Il manifatturiero europeo è collocato mediamente a valle delle filiere, perché dipende dalle commodity importate (e dai servizi nel mercato unico). Nelle catene globali del valore (GVC) l’Italia partecipa per il 35% secondo i dati del 2021. L’interazione tra fattori politici, economici e tecnologici spinge verso una frammentazione produttiva, e quindi una regionalizzazione. In calo dal 2018 la quota cinese nel mercato USA (circa -8 punti percentuali), mentre più recente e contenuto è il calo cinese nel mercato UE (oltre -2 punti dal 2020). Nonostante quanto affermato dal rapporto del CSC, secondo Bloomberg qualcosa sta cambiando e l’indice dei volumi di commercio mondiale sta calando.
Il volume del commercio globale
Fonte: CPB Netherlands Bureau for Economic Policy Analysis. Bloomberg
Dipendenze critiche italiane e strategie europee
L’import di un prodotto è critico se concentrato in pochi paesi fornitori, difficilmente sostituibile con l’export o con scambi intra-area (per i paesi UE). Può essere strategico per la sicurezza nazionale, la tutela della salute, la transizione energetica e digitale; ad alto rischio politico o climatico. Per quanto riguarda l’Italia l’esposizione verso questi prodotti ha un valore del 16% sulle importazioni, si legge nel rapporto, quasi il doppio dell’esposizione in UE dalle aree extra-UE in valore. L’UE si è concentrata nell’ultimo periodo sulla riduzione delle dipendenze nei settori tecnologici e industriali ritenuti strategici, anche attraverso Green Deal e Strategia Digitale. Ma sembra mancare secondo Confindustria un congruo sostegno di strumenti e risorse comunitari, indispensabili per attivare gli investimenti necessari.
Gli Stati Uniti hanno scelto una strada diversa per i 3 provvedimenti varati tra il 2021 e il 2022 (Infrastructure Investment and Jobs Act, Chips Act e Inflation Reduction Act), che potenziano la capacità produttiva americana sia direttamente sia tramite il rafforzamento della macroregione, inducendo inoltre un ripensamento della catena dei fornitori in base all’affinità politica. I progressi cinesi, tecnologici e industriali della Cina sono legati al piano Made in China 2025, finalizzato a rendere la Cina potenza tecnologica globale entro il 2049.
Forniture e fornitori
I prodotti critici per l’industria italiana, che ammontano a circa il 61%, riguardano soprattutto le filiere delle commodity-chimica-energia, della salute e dell’ICT. Considerando invece il fattore geopolitico o climatico si vede che quasi la metà delle forniture critiche dell’industria italiana è ad alto rischio: il 49% in valore e il 46% in varietà.
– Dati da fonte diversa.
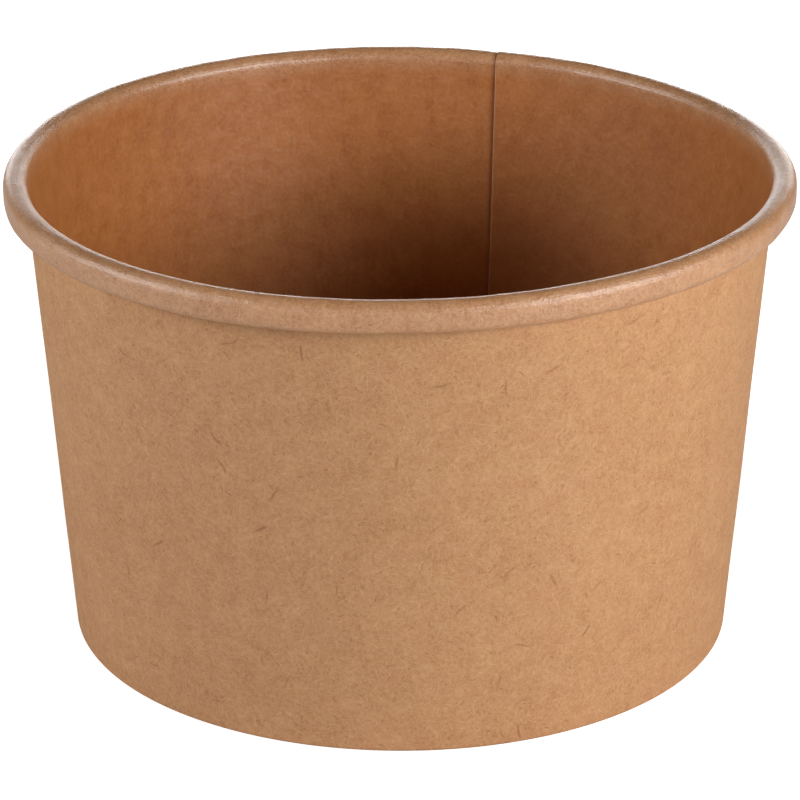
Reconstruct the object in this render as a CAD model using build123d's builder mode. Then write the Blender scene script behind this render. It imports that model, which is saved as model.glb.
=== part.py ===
from build123d import *
from math import acos, asin, atan2, cos, degrees, hypot, pi, sin, tan
import os

# Paper ice cream tub, open, without its lid. Lengths in millimetres, angles in degrees.
# The origin is the centre of the foot ring on the table, and +Z points up out of the mouth.
# A conical side blank carries the rolled rim and the hem, and the hem holds the base.

# Overall size
rim_diameter = 96.0  # over the rolled rim
height = 59.1
base_diameter = 81.6  # over the wall at the table

# Board
board = 0.45  # side blank
base_board = 0.40
seal_film = 0.04  # clearance that the melted coating fills between two layers

# Rolled rim
roll_core = 0.05  # radius left open in the roll where two layers pass
roll_band = 1.28  # upright face between the rim's two bends, which a lid grips
roll_tuck = 0.6  # straight end of the roll, tucked up beside the wall
roll_creases = 3  # creases that each quarter turn of the roll bends at

# Side seam
seam_angle = 73.7  # where the inner cut edge stands, counted from +X
seam_lap = 8.0

# Hem and base
hem_height = 6.5  # how far the blank is turned up inside
fold_radius = 0.08  # inside each corner of the hem's pressed fold
fold_creases = 2  # creases at each corner of the fold
base_bend_radius = 0.6  # inside the base's bend
base_creases = 3  # creases at the base's bend
hem_clearance = 0.3  # from the turned-up end to the base's bend
skirt_clearance = 0.3  # from the fold to the skirt's end

# The lap's two layers lie across the roll three times, at the wall, at the tucked end and outside,
# with a film between any two that meet and the core between the tucked end and the outside.
lap_depth = board + seal_film
roll_gap = lap_depth + seal_film
roll_radius = roll_core + 3 * board + 2 * seal_film
crest_centre = rim_diameter / 2 - roll_radius
crest_height = height - roll_radius
band_foot = crest_height - roll_band

# The wall's inside face runs tangent to the roll, and its outside face meets the base's diameter.
# From here on, angles inside the section are in radians.
run = crest_centre - base_diameter / 2
taper = atan2(run, crest_height) - asin((roll_radius - board) / hypot(run, crest_height))
wall_room = (rim_diameter - base_diameter) / 2 * cos(taper) - band_foot * sin(taper)
curl_radius = (wall_room - roll_gap) / (1 + cos(taper))

# The hem's leg stands behind the wall with the base's skirt between them.
skirt_room = base_board + 2 * seal_film
fold_height = board + fold_radius
bend_height = hem_height + hem_clearance
floor_height = bend_height + base_bend_radius + base_board

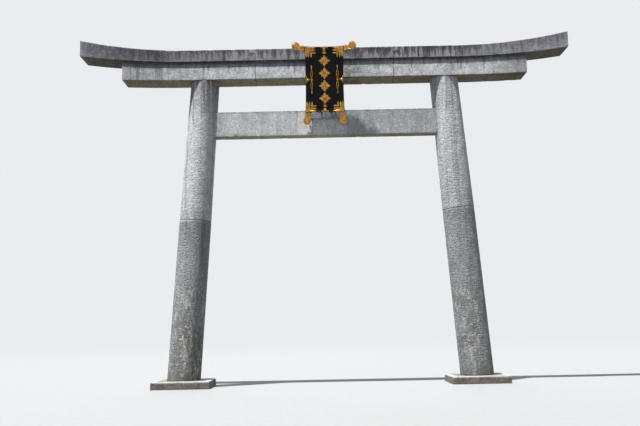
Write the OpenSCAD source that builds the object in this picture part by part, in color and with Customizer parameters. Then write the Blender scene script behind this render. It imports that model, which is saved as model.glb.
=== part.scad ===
// Stone torii gate with a lacquered and gilded name board.
// Millimetres. The origin is on the ground, midway between the pillars; the front faces -Y.

/* [Plinths] */
// Side of the square slab under each pillar
plinth_side = 1530; // [1200:10:1900]
// Thickness of the slab
plinth_height = 200; // [100:10:400]
// Bevel along the upper edges of the slab
plinth_bevel = 25; // [5:5:60]

/* [Pillars] */
// Distance between the pillar axes where they meet the slabs
pillar_spread_foot = 7840; // [6000:20:9000]
// Distance between the pillar axes under the lintel
pillar_spread_head = 6640; // [5000:20:7800]
// Pillar diameter at the foot
pillar_foot_d = 894; // [600:2:1100]
// Pillar diameter at its joint
pillar_joint_d = 864; // [580:2:1080]
// Pillar diameter under the lintel
pillar_head_d = 780; // [520:2:1000]
// Height of the pillar above its slab
pillar_height = 8134; // [6500:2:10000]
// Height of the joint in the left pillar above its slab
left_joint_height = 4280; // [2500:10:5500]
// Height of the joint in the right pillar above its slab
right_joint_height = 4490; // [2500:10:5500]

/* [Tie beam] */
// Clear height between the tie beam and the lintel
tie_beam_drop = 870; // [600:2:1400]
// Height of the tie beam
tie_beam_height = 696; // [400:2:900]
// Depth of the tie beam, front to back
tie_beam_depth = 394; // [250:2:500]
// How far each end is let into its pillar
tie_beam_tenon = 160; // [60:10:300]
// Width of the short strut between tie beam and lintel
strut_width = 420; // [250:10:700]

/* [Lintel] */
// Length of the lintel, tip to tip
lintel_length = 11146; // [9500:2:12400]
// Height of the lintel between the pillars
lintel_height = 507; // [350:1:700]
// Depth of the lintel, front to back
lintel_depth = 790; // [640:2:810]
// Rise of the lintel's underside at its tips
lintel_tip_rise = 43; // [15:1:120]
// Distance from the middle to the upright joints in the lintel
lintel_joint_x = 1900; // [1000:10:2400]

/* [Cap] */
// Length of the cap stones, tip to tip
cap_length = 13464; // [12600:2:15000]
// Height of the cap's front edge between the pillars
cap_edge_height = 326; // [200:1:500]
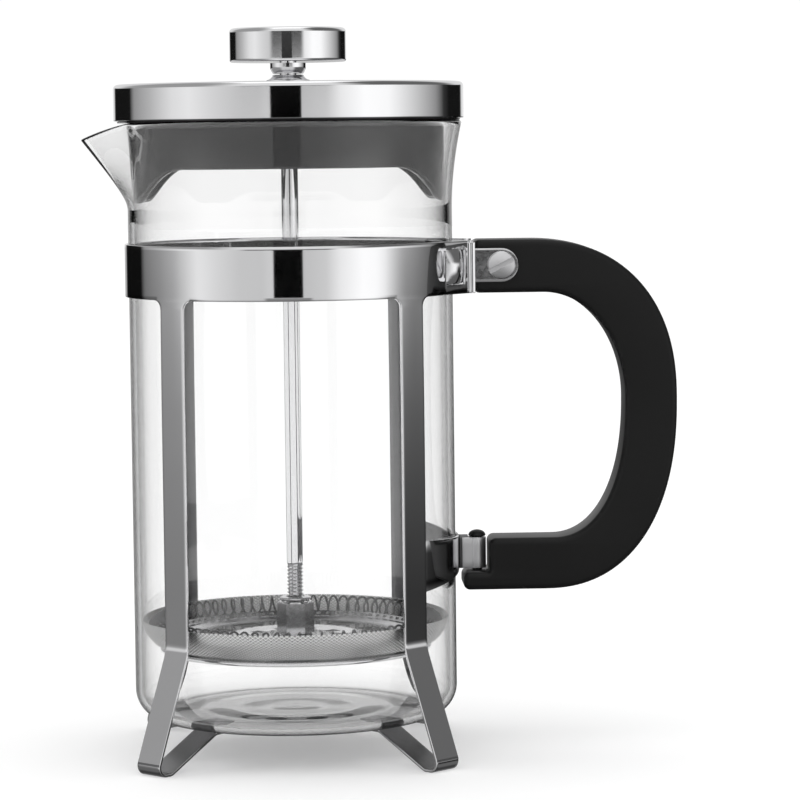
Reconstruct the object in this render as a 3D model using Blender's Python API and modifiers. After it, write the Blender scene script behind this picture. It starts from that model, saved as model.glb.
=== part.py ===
"""A glass french press in a steel frame, built piece by piece.

All sizes are in metres and +Z is up. The press stands on z = 0. Its pieces turn or slide on the
beaker's axis, which is vertical. The handle is on the +X side and the spout on the -X side.
"""
import math

import bmesh
import bpy

MM = 0.001

# Clearances between pieces
TOUCH_GAP = 0.3 * MM           # left between pieces that rest on each other
RUN_GAP = 0.3 * MM             # round the rod and other pieces that pass through a hole
LIP_GAP = 0.1 * MM             # more room where two thin edges pass each other
CUT_PAST = 1.0 * MM            # how far a cutter runs past the face it cuts
MERGE = 0.01 * MM

# Beaker
BEAKER_RADIUS = 48.5 * MM
BEAKER_WALL = 1.8 * MM
BEAKER_BASE_Z = 10.7 * MM
BEAKER_HEIGHT = 177.9 * MM
BEAKER_CORNER = 9.0 * MM
RIM_FLARE = 3.1 * MM           # how far the rim stands out from the wall
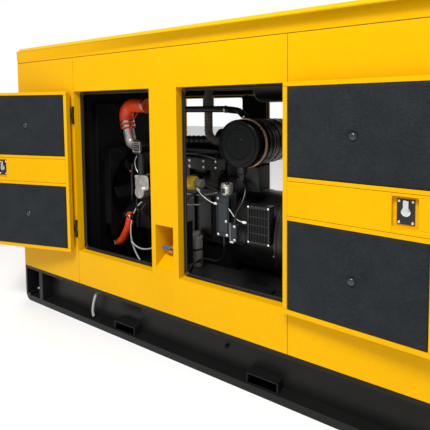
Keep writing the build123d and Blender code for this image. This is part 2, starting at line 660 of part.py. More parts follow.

A causa del rischio politico medio-alto e al rischio climatico, le filiere dei trasporti, del tessile e dell’agroalimentare continuano a presentare forti criticità insieme a quella dell’ICT, dei media e dei computer.
Il report identifica l’importanza di far parte delle catene del valore globale per internazionalizzare l’export. Insieme a ciò, è sempre più importante diversificare adeguatamente i fornitori di beni intermedi. Secondo il Centro Studi di Confindustria, inoltre, il backshoring (o anche nearshoring) di alcuni fornitori – compatibile con l’offshoring della produzione – dovrebbe essere incentivato da iniziative strutturali per l’attrattività del territorio e la competitività delle imprese, che con questa pratica risultano più dinamiche. Quindi attraverso sinergie con le politiche del Green New Deal e la digitalizzazione, ricordando l’importanza delle risorse umane.